Insitekaltim, Samarinda – Ribuan massa yang tergabung dalam Aliansi Masyarakat Kalimantan Timur Menggugat (Aliansi Mahakam) menggelar aksi besar-besaran di depan Gedung DPRD Kaltim, Jalan Teuku Umar, Samarinda, Senin, 1 September 2025.
Massa mulai bergerak sejak siang hari melalui long march dari Islamic Center menuju Karang Paci. Dengan atribut almamater, bendera organisasi intra-ekstra kampus, hingga poster-poster kritis, mereka memenuhi jalan protokol menuju gedung dewan.
Suasana kian riuh saat mahasiswa mendekati pagar DPRD yang dijaga ketat aparat, bahkan beberapa sempat memanjat barikade kawat berduri untuk membentangkan spanduk penolakan praktik korupsi.
Aksi ini membawa 11 tuntutan utama, mulai dari penolakan RUU KUHP, desakan pengesahan RUU Perlindungan Pekerja Rumah Tangga (PPRT) dan RUU Perampasan Aset, hingga isu kesejahteraan guru, dosen, serta buruh.
Selain itu, sorotan terhadap tunjangan mewah DPR menjadi isu sentral yang digaungkan massa.
“Kami melihat pernyataan presiden soal tunjangan DPR belum jelas. Di Kaltim, praktik KKN dan kejahatan ekologis masih marak. Hasil sumber daya alam tidak kembali ke masyarakat, dan ini harus dihentikan,” tegas Humas Aliansi Mahakam, Syafrudin, dari atas mobil komando.
Dalam orasi yang bergantian, mahasiswa juga menyinggung keresahan masyarakat sehari-hari, seperti program Makan Bergizi Gratis (MBG) yang belum dirasakan sebagian warga, hingga kritik keras terhadap keterlibatan TNI dalam pengamanan sipil.
“Tugas tentara menjaga perbatasan, bukan menghadang mahasiswa,” teriak seorang orator, disambut sorakan massa.
Suasana sempat memanas ketika sejumlah oknum melempar botol plastik hingga batu kecil ke arah aparat.

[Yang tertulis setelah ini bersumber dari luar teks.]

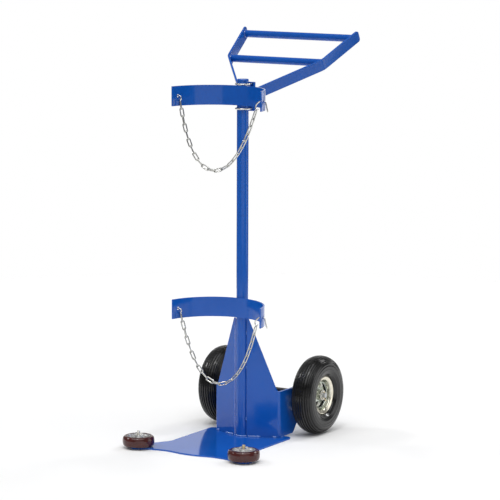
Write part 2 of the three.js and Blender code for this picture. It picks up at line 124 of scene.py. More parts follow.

Seorang pemuda yang diduga provokator bahkan diamankan oleh tim internal demonstrasi setelah melempar benda ke arah kerumunan sendiri.
Meski demikian, koordinator lapangan segera menenangkan massa agar tidak terprovokasi.
Menjelang sore, Ketua DPRD Kaltim Hasanuddin Mas’ud akhirnya turun langsung menemui massa, didampingi beberapa anggota dewan lainnya. Dengan pengeras suara, ia menegaskan bahwa DPRD mendengar dan memahami keresahan mahasiswa, serta berkomitmen menindaklanjuti aspirasi melalui mekanisme resmi.
“Kami tidak menutup mata. Aspirasi ini akan kami masukkan dalam rekomendasi resmi dewan agar memiliki dasar hukum kuat sebelum disampaikan ke DPR RI maupun kementerian terkait,” ucap Hasanuddin.
Ia menambahkan, tuntutan mahasiswa mengenai RUU KUHP maupun isu kesejahteraan rakyat memang sudah lama menjadi perhatian publik.
Menurutnya, pertemuan langsung dengan mahasiswa adalah bentuk penghargaan terhadap peran mereka sebagai agen perubahan.
“Tugas kami menjembatani suara masyarakat daerah dengan pemerintah pusat,” tegasnya.
Meski pertemuan dengan pimpinan dewan sempat meredakan ketegangan, hingga pukul 18.00 WITA massa tetap bertahan di depan gedung DPRD. Aparat akhirnya menembakkan water canon untuk membubarkan kerumunan secara paksa.
Aksi Aliansi Mahakam hari itu mencatatkan sejarah baru gerakan mahasiswa di Samarinda: gabungan suara buruh, tani, dan rakyat kecil yang menyuarakan keresahan kolektif.
Meski diwarnai ketegangan, solidaritas massa tetap membara, menegaskan bahwa aspirasi masyarakat Bumi Etam tidak bisa diabaikan begitu saja.